Puesto que los policías de uniforme que persiguieron a John Scott eran todos potenciales sospechosos, la investigación de la calle Monroe era, a todos los propósitos, una investigación interna. Y, sin embargo, puesto que John Scott había sido asesinado, la investigación no podía ir a asuntos internos. Era un caso criminal y, por tanto, correspondía a la unidad de homicidios.

Worden tenía que lidiar con sus propios problemas de lealtad. Un cuarto de siglo no es poco tiempo en ningún oficio, pero para Worden los años que pasó de uniforme lo eran todo. Llevaba consigo un poco de Norman Buckman y también un poco de Scotty McCown. Sin embargo, estaba decidido a resolver el caso de la calle Monroe porque era su letra la que estaba escrita en rojo en la pizarra junto al nombre de John Scott. Era un asesinato. Su asesinato. Y si algún policía ahí fuera no tenía ni cerebro ni huevos suficientes para entregar el cuerpo, Worden estaba dispuesto a ir a por él.

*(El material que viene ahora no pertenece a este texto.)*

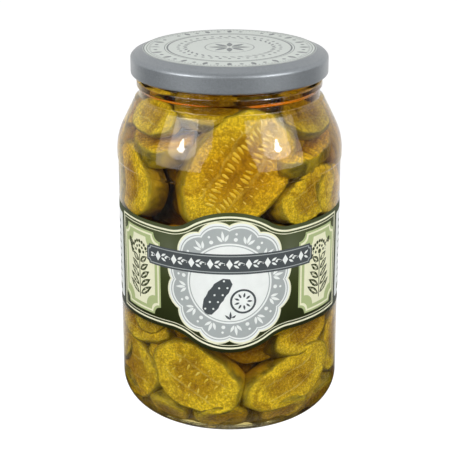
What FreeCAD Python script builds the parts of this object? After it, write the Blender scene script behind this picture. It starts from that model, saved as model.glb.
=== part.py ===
"""A closed glass jar of sliced gherkins: glass, twist-off lid, wrap-round paper label and brine.

Millimetres, +Z up. The origin is the middle of the foot, on the surface the jar stands on.
The front of the label faces -Y. Each solid goes to parts/NODE.step.
"""

import math
import os

import FreeCAD
import Part

# Overall sizes that the rest follows
body_radius = 45.75
rim_height = 151.8
finish_radius = 36.3

# Glass body
wall = 2.5
heel_radius = 13.5
inner_heel_radius = 11.5
floor_thickness = 3.2

# Foot: a flat ring to stand on, round a shallow hollow under the middle
foot_ring_width = 2.2
punt_depth = 2.4
punt_slope = 7.0
punt_round = 6.0

# Ridge that keeps the label from rubbing, just under the shoulder
ridge_height = 0.35
ridge_below_rim = 43.2
ridge_slope = 0.7

# Shoulder: an arc that reaches this far each way from its corner, then a straight slope
shoulder_corner_below_rim = 34.2
shoulder_reach = 5.8
shoulder_top_below_rim = 18.4
crease_width = 1.7
crease_height = 1.2
inner_neck_arc = 6.0

# Neck and finish
neck_step = 0.3
neck_wall = 2.9
bead_proud = 1.0
bead_below_rim = 14.2
bead_height = 4.2
rim_round = 1.2

# Thread ribs on the finish, and the lid's lugs that grip under them
rib_count = 6
rib_proud = 1.5
rib_thickness = 2.2
rib_arc_deg = 34.0
rib_tilt_deg = 2.5
rib_below_rim = 4.4
rib_root = 1.0
lug_arc_deg = 9.0
lug_thickness = 0.9
lug_below_rib = 0.1
lug_bore_gap = 0.5

# Lid
lid_over_ribs = 2.0
lid_height = 9.8
lid_sheet = 0.25
lid_edge_width = 5.0
lid_slope_drop = 1.7
lid_slope_run = 3.9
lid_shoulder_round = 1.4
lid_panel_round = 0.5
lid_hem_radius = 0.8

# Seal: the soft ring in the lid that the rim presses on
seal_thickness = 1.05
seal_inside = 1.2
seal_outside = 0.3
seal_slope_gap = 0.15

# Label
label_thickness = 0.12
label_glue = 0.02
label_middle = 69.3
label_band_height = 43.8
label_bulge_radius = 29.5
label_bulge_blend = 15.0
label_back_gap = 14.0
label_edge_points = 15

# Brine
brine_below_rim = 8.8


# Sizes that follow from the ones above
inner_radius = body_radius - wall
ridge_radius = body_radius + ridge_height
neck_radius = finish_radius + neck_step
neck_inner_radius = neck_radius - neck_wall
crease_radius = neck_radius + crease_width
ridge_bottom = rim_height - ridge_below_rim
shoulder_corner = rim_height - shoulder_corner_below_rim
shoulder_top = rim_height - shoulder_top_below_rim
shoulder_slope = (ridge_radius - crease_radius) / (shoulder_top - shoulder_corner)
shoulder_arc = shoulder_reach / math.tan(math.atan(shoulder_slope) / 2)
bead_bottom = rim_height - bead_below_rim
rib_middle = rim_height - rib_below_rim
lid_radius = finish_radius + rib_proud + lid_over_ribs
lid_panel_radius = lid_radius - lid_edge_width
lid_underside = rim_height + seal_thickness
lid_top = lid_underside + lid_sheet
lid_bottom = lid_top - lid_height
brine_level = rim_height - brine_below_rim


def at(r, z):
    """A point of a half section, which lies in the XZ plane."""
    return FreeCAD.Vector(r, 0, z)


def rounded_path(corners):
    """Edges through corners (r, z, rounding), each corner rounded by its own tangent arc."""
    edges = []
    start = at(corners[0][0], corners[0][1])
    for before, here, after in zip(corners, corners[1:], corners[2:]):
        corner = at(here[0], here[1])
        back = at(before[0], before[1]) - corner
        ahead = at(after[0], after[1]) - corner
        back.normalize()
        ahead.normalize()
        half_turn = (math.pi - back.getAngle(ahead)) / 2
        if here[2] > 0 and half_turn > 1e-6:
            reach = here[2] * math.tan(half_turn)
            middle = back + ahead
            middle.normalize()
            inset = here[2] / math.cos(half_turn) - here[2]
            first = corner + back * reach
            last = corner + ahead * reach
            edges.append(Part.LineSegment(start, first).toShape())
            edges.append(Part.Arc(first, corner + middle * inset, last).toShape())
            start = last
        else:
            edges.append(Part.LineSegment(start, corner).toShape())
            start = corner
    end = at(corners[-1][0], corners[-1][1])
    edges.append(Part.LineSegment(start, end).toShape())
    return edges


def turned(edges, degrees=360.0):
    """The solid that a closed half section makes when it turns about Z."""
    face = Part.Face(Part.Wire(edges))
    return face.revolve(FreeCAD.Vector(0, 0, 0), FreeCAD.Vector(0, 0, 1), degrees)


def outer_corners():
    """Outside of the glass, from the middle of the foot up to the rim."""
    foot_outer = body_radius - heel_radius
    foot_inner = foot_outer - foot_ring_width
    bead_radius = neck_radius + bead_proud
    return [
        (0, punt_depth, 0),
        (foot_inner - punt_slope, punt_depth, punt_round),
        (foot_inner, 0, 0),
        (body_radius, 0, heel_radius),
        (body_radius, ridge_bottom, 0.5),
        (ridge_radius, ridge_bottom + ridge_slope, 0.5),
        (ridge_radius, shoulder_corner, shoulder_arc),
        (crease_radius, shoulder_top, 1.2),
        (neck_radius, shoulder_top + crease_height, 0.6),
        (neck_radius, bead_bottom, 0.6),
        (bead_radius, bead_bottom + bead_proud, 0.8),
        (bead_radius, bead_bottom + bead_height - bead_proud, 0.8),
        (finish_radius, bead_bottom + bead_height, 0.5),
        (finish_radius, rim_height, rim_round),
    ]


def inner_corners(top):
    """Inside of the glass, from height top down to the middle of the floor."""
    thickness = ridge_radius - inner_radius
    corner = shoulder_corner - thickness * math.tan(math.atan(shoulder_slope) / 2)
    neck_corner = corner + (inner_radius - neck_inner_radius) / shoulder_slope
    floor_rise = floor_thickness + punt_depth
    rise_radius = body_radius - heel_radius - foot_ring_width - punt_slope
    return [
        (neck_inner_radius, top, rim_round),
        (neck_inner_radius, neck_corner, inner_neck_arc),
        (inner_radius, corner, shoulder_arc - thickness),
        (inner_radius, floor_thickness, inner_heel_radius),
        (rise_radius + punt_slope, floor_thickness, punt_round),
        (rise_radius, floor_rise, punt_round),
        (0, floor_rise, 0),
    ]


def thread_ribs():
    """Short slanted ribs round the finish, under which the lid's lugs turn."""
    low = rib_middle - rib_thickness / 2
    high = rib_middle + rib_thickness / 2
    root = finish_radius - rib_root
    crest = finish_radius + rib_proud
    bevel = rib_proud * 0.4
    section = [
        (root, low, 0),
        (crest, low + bevel, 0),
        (crest, high - bevel, 0),
        (root, high, 0),
        (root, low, 0),
    ]
    rib = turned(rounded_path(section), rib_arc_deg)
    rib.rotate(FreeCAD.Vector(0, 0, 0), FreeCAD.Vector(0, 0, 1), -rib_arc_deg / 2)
    rib.rotate(at(finish_radius, rib_middle), FreeCAD.Vector(1, 0, 0), rib_tilt_deg)
    ribs = []
    for n in range(rib_count):
        copy = rib.copy()
        copy.rotate(FreeCAD.Vector(0, 0, 0), FreeCAD.Vector(0, 0, 1), (n + 0.5) * 360.0 / rib_count)
        ribs.append(copy)
    return ribs


def glass_jar():
    outside = outer_corners()
    inside = inner_corners(rim_height)
    section = rounded_path(outside + inside)
    section.append(Part.LineSegment(at(0, inside[-1][1]), at(0, punt_depth)).toShape())
    return turned(section).fuse(thread_ribs()).removeSplitter()


def brine():
    """What fills the jar up to the level, in contact with the glass all round."""
    inside = inner_corners(brine_level)
    inside[0] = (neck_inner_radius, brine_level, 0)
    section = rounded_path([(0, brine_level, 0)] + inside)
    section.append(Part.LineSegment(at(0, inside[-1][1]), at(0, brine_level)).toShape())
    return turned(section)


def lid():
    """Pressed sheet lid: printed panel, sloping edge, skirt with a rolled hem, and lugs."""
    slope_end = lid_panel_radius + lid_slope_run
    corners = [
        (0, lid_top, 0),
        (lid_panel_radius, lid_top, lid_panel_round),
        (slope_end, lid_top - lid_slope_drop, lid_shoulder_round),
        (lid_radius, lid_top - lid_slope_drop - (lid_radius - slope_end), lid_shoulder_round),
        (lid_radius, lid_bottom + lid_hem_radius, 0),
    ]
    outside = Part.Wire(rounded_path(corners))
    section = outside.makeOffset2D(-lid_sheet, 0, True, True)
    shell = section.revolve(FreeCAD.Vector(0, 0, 0), FreeCAD.Vector(0, 0, 1), 360)
    hem = Part.makeTorus(
        lid_radius - lid_hem_radius,
        lid_hem_radius,
        FreeCAD.Vector(0, 0, lid_bottom + lid_hem_radius),
    )
    return shell.fuse([hem] + lid_lugs()).removeSplitter()


def lid_lugs():
    """Tabs folded in from the hem, each under the low end of a thread rib."""
    high = rib_middle - rib_thickness / 2 - lug_below_rib
    high -= finish_radius * math.radians(rib_arc_deg / 2) * math.tan(math.radians(rib_tilt_deg))
    low = max(high - lug_thickness, lid_bottom)
    section = [
        (finish_radius + lug_bore_gap, low, 0),
        (lid_radius - lid_sheet / 2, low, 0),
        (lid_radius - lid_sheet / 2, high, 0),
        (finish_radius + lug_bore_gap, high, 0),
        (finish_radius + lug_bore_gap, low, 0),
    ]
    lugs = []
    for n in range(rib_count):
        lug = turned(rounded_path(section), lug_arc_deg)
        turn = (n + 0.5) * 360.0 / rib_count - lug_arc_deg / 2
        lug.rotate(FreeCAD.Vector(0, 0, 0), FreeCAD.Vector(0, 0, 1), turn)
        lugs.append(lug)
    return lugs


def lid_seal():
    """The ring lies flat under the panel and follows the lid's sloping edge."""
    inner = neck_inner_radius - seal_inside
    outer = finish_radius + seal_outside
    bend = lid_panel_radius - seal_slope_gap
    edge_drop = (outer - bend) * lid_slope_drop / lid_slope_run
    section = [
        (inner, lid_underside, 0),
        (inner, rim_height, 0.3),
        (outer, rim_height, 0),
        (outer, lid_underside - edge_drop, 0),
        (bend, lid_underside, 0),
        (inner, lid_underside, 0),
    ]
    return turned(rounded_path(section))


def label_edge(arc_length):
    """Height of the label's edge above its middle, at a distance round the jar from the front."""
    s = abs(arc_length)
    half_band = label_band_height / 2
    blend_middle = half_band + label_bulge_blend
    reach = math.sqrt((label_bulge_radius + label_bulge_blend) ** 2 - blend_middle**2)
    meeting = reach * label_bulge_radius / (label_bulge_radius + label_bulge_blend)
    if s < meeting:
        return math.sqrt(label_bulge_radius**2 - s**2)
    if s < reach:
        return blend_middle - math.sqrt(label_bulge_blend**2 - (s - reach) ** 2)
    return half_band


def label_cutter(side):
    """What lies beyond one edge of the label: side is 1 for above it, -1 for below it."""
    outside = body_radius + label_glue + label_thickness
    far = 2 * body_radius
    half_band = label_middle + side * label_band_height / 2
    beyond = label_middle + side * far
    blend_middle = label_band_height / 2 + label_bulge_blend
    reach = math.sqrt((label_bulge_radius + label_bulge_blend) ** 2 - blend_middle**2)
    points = []
    for n in range(2 * label_edge_points + 1):
        s = reach * (n / label_edge_points - 1)
        height = label_middle + side * label_edge(s)
        points.append(FreeCAD.Vector(outside * math.sin(s / outside), 0, height))
    curve = Part.BSplineCurve()
    curve.interpolate(points)
    left = [points[0], at(-far, half_band), at(-far, beyond), at(far, beyond)]
    right = [at(far, beyond), at(far, half_band), points[-1]]
    edges = [curve.toShape(), Part.makePolygon(left), Part.makePolygon(right)]
    wire = Part.Wire(Part.__sortEdges__([edge for shape in edges for edge in shape.Edges]))
    front = Part.Face(wire).extrude(FreeCAD.Vector(0, -far, 0))
    corner = FreeCAD.Vector(-far, 0, min(half_band, beyond))
    back = Part.makeBox(2 * far, far, abs(beyond - half_band), corner)
    return [front, back]


def label():
    """One strip of paper round the body, with a round bulge at the front, top and bottom."""
    inside = body_radius + label_glue
    low = label_middle - 1.5 * label_bulge_radius
    sheet = Part.makeCylinder(
        inside + label_thickness, 3 * label_bulge_radius, FreeCAD.Vector(0, 0, low)
    )
    sheet = sheet.cut(Part.makeCylinder(inside, 3 * label_bulge_radius, FreeCAD.Vector(0, 0, low)))
    gap_corner = FreeCAD.Vector(-label_back_gap / 2, 0, low)
    gap = Part.makeBox(label_back_gap, 2 * body_radius, 3 * label_bulge_radius, gap_corner)
    return sheet.cut(label_cutter(1) + label_cutter(-1) + [gap]).removeSplitter()


def solids_of(shape):
    """The shape as one solid where it holds only one."""
    return shape.Solids[0] if len(shape.Solids) == 1 else Part.makeCompound(shape.Solids)


def main():
    os.makedirs("parts", exist_ok=True)
    for name, make in (
        ("glass_jar", glass_jar),
        ("lid", lid),
        ("lid_seal", lid_seal),
        ("label", label),
        ("brine", brine),
    ):
        shape = solids_of(make())
        shape.exportStep(os.path.join("parts", name + ".step"))
        box = shape.BoundBox
        print(
            name,
            shape.isValid(),
            len(shape.Solids),
            "solid(s), volume",
            round(shape.Volume / 1000, 2),
            "ml, z",
            round(box.ZMin, 2),
            "to",
            round(box.ZMax, 2),
            "width",
            round(box.XLength, 2),
        )


main()
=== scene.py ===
"""Sealed glass jar of gherkin slices in brine: the looks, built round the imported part.

Laid out as an add-on: settings for each piece, one operator a piece, and a panel that lists them.
Lengths in the settings are metres; drawings of the prints are in millimetres.
"""

import math

import bmesh
import bpy
import numpy as np
from bpy.props import FloatProperty, FloatVectorProperty, IntProperty, PointerProperty
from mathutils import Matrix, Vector


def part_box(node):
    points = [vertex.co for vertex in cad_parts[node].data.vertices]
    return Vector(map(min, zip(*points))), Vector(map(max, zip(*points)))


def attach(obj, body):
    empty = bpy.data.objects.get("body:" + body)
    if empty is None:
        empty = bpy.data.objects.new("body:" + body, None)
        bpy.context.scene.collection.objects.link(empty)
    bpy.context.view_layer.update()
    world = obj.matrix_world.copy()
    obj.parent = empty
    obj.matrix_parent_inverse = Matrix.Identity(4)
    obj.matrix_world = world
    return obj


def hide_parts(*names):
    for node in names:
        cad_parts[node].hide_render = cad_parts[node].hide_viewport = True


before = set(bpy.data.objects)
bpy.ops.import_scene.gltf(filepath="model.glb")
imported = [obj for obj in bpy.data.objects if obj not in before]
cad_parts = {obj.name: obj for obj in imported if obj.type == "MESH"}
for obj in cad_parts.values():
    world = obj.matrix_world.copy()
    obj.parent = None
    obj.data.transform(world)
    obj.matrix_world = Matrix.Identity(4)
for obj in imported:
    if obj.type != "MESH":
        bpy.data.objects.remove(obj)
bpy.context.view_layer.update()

bl_info = {
    "name": "Gherkin jar",
    "version": (1, 0, 0),
    "blender": (4, 5, 0),
    "location": "3D View > Sidebar > Gherkin jar",
    "description": "Builds the glass, brine, slices, printed label and lid of a gherkin jar",
    "category": "Object",
}

MM = 0.001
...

Que algunos de los agentes se hubieran comportado como lo hacen los testigos de cualquier otro asesinato hacía que el proceso fuera un poco más fácil para Worden. Algunos le habían mentido descarada mente, otros habían sido deliberadamente ambiguos, todos se habían mostrado a la defensiva. Para Worden y James fue doloroso estar en una sala de interrogatorios y tener que escuchar cómo hombres de uniforme se les meaban en la pierna y luego les decían que estaba lloviendo. Tampoco recibieron ninguna colaboración de los distritos. El teléfono no sonaba constantemente con llamadas de policías que temieran verse envueltos en un asesinato cometido por otro agente y quisieran salir de la zona de peligro o hacer un trato para salvarse. Worden comprendió que en la calle se sabía, claramente, que homicidios no tenía pruebas suficientes para acusar a nadie. Si el responsable del asesinato era un policía, nadie los ayudaría mientras se creyera que la investigación estaba en punto muerto.